O jactancioso Jorge Sampaoli, treinador da Argentina em 2018, após o seu ruidoso malogro na Copa do Rússia, afirmou que os sul-americanos nunca mais ganhariam um Mundial e, se houvesse uma exceção, seria o Brasil. Mbappé, atleta que certamente fará parte do panteão dos gênios do futebol, seguiu a linha de Sampaoli e afirmou em maio deste ano que “Na América do Sul o futebol não é tão avançado quanto na Europa. E é por isso que, quando você olha para as últimas Copas, sempre são os europeus que ganham”. Mbappé realizou uma análise superficial do futebol de seleções, talvez muito influenciado pelo que ele vivencia quando se trata dos clubes, um abismo crescente.
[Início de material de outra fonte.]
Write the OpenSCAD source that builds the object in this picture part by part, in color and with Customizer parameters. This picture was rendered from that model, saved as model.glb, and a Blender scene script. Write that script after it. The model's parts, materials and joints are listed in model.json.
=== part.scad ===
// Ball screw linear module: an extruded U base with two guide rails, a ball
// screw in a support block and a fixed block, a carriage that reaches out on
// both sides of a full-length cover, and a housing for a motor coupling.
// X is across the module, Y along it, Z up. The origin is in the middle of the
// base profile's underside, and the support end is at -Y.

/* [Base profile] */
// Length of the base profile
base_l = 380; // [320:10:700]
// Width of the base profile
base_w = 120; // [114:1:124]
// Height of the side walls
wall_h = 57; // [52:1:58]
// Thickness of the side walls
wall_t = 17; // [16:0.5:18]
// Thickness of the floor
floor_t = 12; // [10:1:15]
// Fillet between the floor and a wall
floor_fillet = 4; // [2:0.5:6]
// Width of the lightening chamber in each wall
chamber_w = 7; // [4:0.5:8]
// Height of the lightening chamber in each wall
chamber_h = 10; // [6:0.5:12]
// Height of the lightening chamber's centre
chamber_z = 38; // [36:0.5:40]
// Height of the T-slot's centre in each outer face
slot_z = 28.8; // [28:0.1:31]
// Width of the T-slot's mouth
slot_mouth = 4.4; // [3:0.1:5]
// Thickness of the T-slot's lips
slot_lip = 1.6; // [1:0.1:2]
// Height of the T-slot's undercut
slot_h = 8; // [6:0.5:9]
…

Ao tratarmos de seleções ocorre o oposto. Os grandes jogadores são todos cooptados e jogam segundo os moldes praticados pelo futebol do velho continente. Como bons colonizadores, os europeus evitaram os confrontos com os sul-americanos com a criação da Liga das Nações. Não adiantou e a razão é simples, em um mundo globalizado e com os jogadores se enfrentando semanalmente não há mistérios. O futebol também passa por um processo de homogeneização e o desafio de se manter na primeira prateleira é a capacidade de produzir novos talentos e isso não falta entre argentinos e brasileiros.

“A língua é o castigo do corpo”, alertava a avó de meu amigo José Henrique. Domingo ela chicoteou, sem dó nem piedade, Sampaoli e Mbappé. O futebol sul-americano merece mais respeito! Feliz Natal para todos.